More recently, entering November, in the lobby of the building in which I work, I admired the Christmas tree, in passing, “Wow, Paskong-pasko na dito (it’s certainly Christmas-y in here!),” I said, to which the lady guard replied, rather longingly, “Ma’am, sana nga Pasko araw-araw (I wish it were Christmas every day).”

I could sense the weariness in her voice – but I could also sense the longing for better days.

A merry, transformative Christmas

Indeed, life is hard; even more so in the Philippines. And that is yet another statement of the obvious. People need hope to make it through – and therein lies the true glitter of Christmas.

It is a glimmer of a better life, a sparkle of dreams and aspirations, a dose of happiness to help make bad days better. Somehow, I am reminded of Hans Christian Andersen’s The Little Match Girl, as she gazed through the window of a home not her own, and took solace in the warm glow of the fire and in the love of the family – none of which she could really feel, physically. That fire and that love could not warm her body, but it certainly warmed her spirit and gave comfort when she needed it most. I see the parallelism between that and people basking in the warmth of Christmas.

Is this hope fleeting? Could be. It is merely an illusion? Perhaps. For, at the end of the season, not much changes, really. Not much, except for maybe a person’s outlook and drive to keep going. Who is anyone to take all this away?

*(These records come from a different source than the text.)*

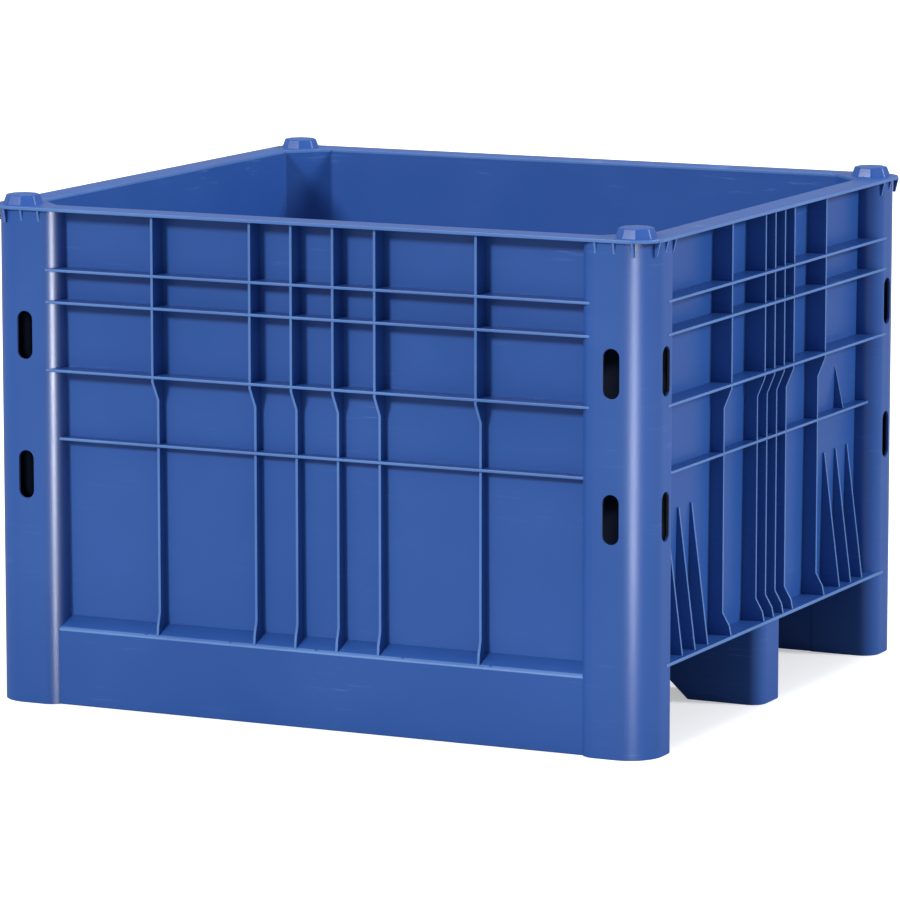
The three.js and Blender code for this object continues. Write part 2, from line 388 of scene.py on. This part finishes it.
def slot_cutter(x, y, height, through_y):
    """A block with half-round ends, long enough to pass through one wall of a post."""
    reach = 3 * post_wall
    half = slot_width / 2
    if through_y:
        piece = block("slot", x - half, x + half, y - reach, y + reach,
                      height - slot_height / 2, height + slot_height / 2)
    else:
        piece = block("slot", x - reach, x + reach, y - half, y + half,
                      height - slot_height / 2, height + slot_height / 2)
    edit(piece)
    axis = 1 if through_y else 0
    pick(piece, "edges", lambda middle, along: abs(along[axis]) > parallel)
    bpy.ops.mesh.bevel(offset=half * slot_end_roundness, segments=8, profile=0.5, affect="EDGES")
    leave_edit()
    return piece


def corner_post():
    piece = post_block("corner_post", 0, 0, rim_underside + bite)
    cut_away(piece, post_block("post_hollow", post_wall, -bite, rim_underside))
    cut_away(piece, tub_block("tub_space", wall_thickness / 2, deck_underside + bite, rim_top))
    for height in slot_heights:
        cut_away(piece, slot_cutter(half_x - slot_from_edge, -half_y + post_inset, height, True))
        cut_away(piece, slot_cutter(half_x - post_inset, -half_y + slot_from_edge, height, False))
    round_edges(piece, small_edge)
    return piece


# Bars and ribs of one wall

def bar(wall, name, inset, height):
    reach = wall["half_along"] - wall["post_far"] + bar_onto_post
    front = -wall["half_out"]
    piece = block(name, -reach, reach, front + inset, front + rib_root, height, height + bar_thickness)
    round_edges(piece, small_edge)
    mark_wear_and_highlight_edges(piece, faces_front)
    return piece


def rib(wall):
    """An upright rib, flared at its foot, shallow to the lowest deep bar and deep above it."""
    outer = -wall["half_out"] + rib_inset
    taper_top = min(deep_bar_heights) - bar_thickness
    base = wall["rib_base"]
    flare_middle = base + flare_corner_height * rib_flare_height
    flare_top = base + rib_flare_height
    piece = block("rib", -rib_thickness / 2, rib_thickness / 2, outer, -wall["half_out"] + rib_root,
                  base - bite, rim_underside + bite)
    edit(piece)
    for height in (base, flare_middle, flare_top, taper_top - rib_taper_height, taper_top):
        slice_at(height)
    shallow = wall["rib_shallow_inset"]
    middle_inset = shallow + flare_corner_depth * (wall["flare_inset"] - shallow)
    places = [
        (base - bite, wall["flare_inset"]),
        (base, wall["flare_inset"]),
        (flare_middle, middle_inset),
        (flare_top, shallow),
        (taper_top - rib_taper_height, shallow),
    ]
    for height, inset in places:
        move_outer(piece, height, outer, inset - rib_inset)
    leave_edit()
    round_edges(piece, small_edge)
    mark_wear_and_highlight_edges(piece, faces_front)
    return piece


def fin(wall):
    """A small fin under the rim on a post face."""
    outer = -wall["half_out"] + fin_inset
    low = rim_underside - fin_height
    piece = block("fin", -fin_thickness / 2, fin_thickness / 2, outer,
                  -wall["half_out"] + post_inset + post_wall, low, rim_underside + bite)
    edit(piece)
    move_outer(piece, low, outer, post_inset)
    leave_edit()
    round_edges(piece, small_edge / 2)
    mark_wear_and_highlight_edges(piece, faces_front)
    return piece


def gusset(wall):
    """A pointed gusset that stands on the ledge of an end wall."""
    outer = -wall["half_out"] + gusset_inset
    top = ledge_top + gusset_height
    piece = block("gusset", -gusset_thickness / 2, gusset_thickness / 2, outer,
                  -wall["half_out"] + gusset_root, ledge_top - bite, top)
    edit(piece)
    move_outer(piece, top, outer, rim_to_wall - gusset_inset)
    leave_edit()
    round_edges(piece, small_edge)
    mark_wear_and_highlight_edges(piece, faces_front)
    return piece


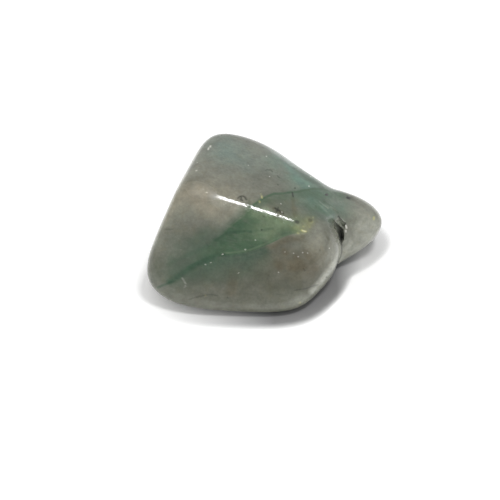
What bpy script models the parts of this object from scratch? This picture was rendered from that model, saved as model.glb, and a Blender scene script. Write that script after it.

Besides, sometimes, a spark of renewed hope is all we need to bring on a blazing transformation. Let’s get back to the basics, shall we? There’s more power in the simple than we think.

Amidst the hustle and bustle, the hassles and burdens of life in Manila, I, along with the entire Expat team, wish us all a merry, transformative, transformational; Christmas season – whether in August or December, or whatever other time of year.